Diktatörsün diyen de bilmiyor, değilim diyen de. Yasalarla değil yaşadıkça anlaşılıyor. Liderimizi seviyorsak, güveniyorsak, onsuz edemeyeceğiz diye korkuyorsak, canını davamız için feda etmeye hazır olduğunu biliyorsak, niçin onu güçlendirecek doğru bildiği yasaların önünü açmayalım ki? Korku imparatorluğunun yasaları yazılı değildir.

STALİN SORAR: AYAĞA KALKMALARINI KİM ÖĞÜTLEDİ?

“‘Konser bedava yoldaş, bekleriz. Ne kadar iyi olur gelirsen. Tabii mecburi değil. Yine de sen bilirsin. Yüzünü görmek isteriz.’ Stalin opera salonuna girer. Ayakta alkışlanır. Sonu gelmeyen bir alkıştır bu. Herkes birbirinden korkmakta, alkışlamayı ilk bırakan olmama tedirginliğindedir. Stalin elini kaldırır. Bıçakla kesilmiş gibi biter alkış sesi. Anna Akhmatova. Şair. Sahneye çıkar.”

Şairin sahneye çıkması üzerine Stalin’in “Ayağa kalkmalarını kim örgütledi?” diye sorduğunu ve ardından Yazarlar Sendikası, Mühendisler Birliği ve Postacılar Lokali gibi kurumların mensuplarının da yer aldığı yeni bir tutuklama furyasının başladığını aktaran Vassaf, iktidardakilerin de sonunda birbirlerinden ‘korkmaya başladıklarını’ anlattı.

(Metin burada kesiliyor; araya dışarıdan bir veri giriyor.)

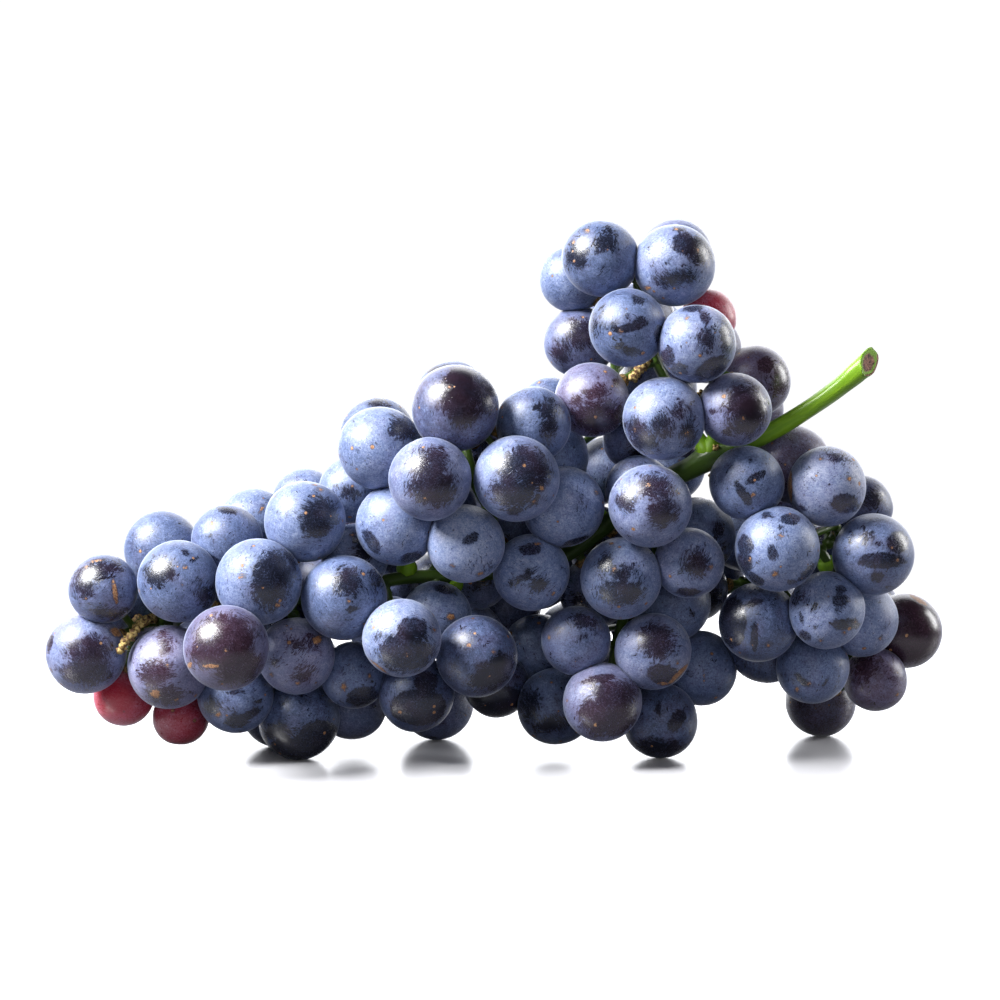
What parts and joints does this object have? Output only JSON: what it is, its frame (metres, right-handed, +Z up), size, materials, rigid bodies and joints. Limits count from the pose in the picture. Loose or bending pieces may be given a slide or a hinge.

"DİLİNİN BAĞLADIĞINA GÖRE EMARE GÖRMÜYORUM" 

Vassaf şöyle devam etti: “Şostakoviç farklıdır. Meselenin rejime sadakat değil, kıstaslarını kestiremediği lider tarafından beğenilip beğenilmemek olduğunu anlamıştır. Şöyle der, ‘Ruhumuzu katletmenin üç yolu var: Başkalarının bize yaptıkları; başkaları tarafından kendimizi kandırmaya ikna edilmemiz; kendimize yaptıklarımız.’ Stalin döneminde ününü sürdüren, müziğinde başarıları dünyaca takdir edilen Şostakoviç, totaliter rejimlerde bireyin ahlaksızlığının sanatını etkilememesinin sıradan bir örneği. Shakespeare aynı fikirde değil. 66 numaralı sonesinden, ‘Ve otoritenin dilini bağladığı sanat…’ Cumhuriyet içeride olabilir. Susturulmak istenebilir. Dilinin bağlandığına dair emare görmüyorum. Hepinize teşekkürler.”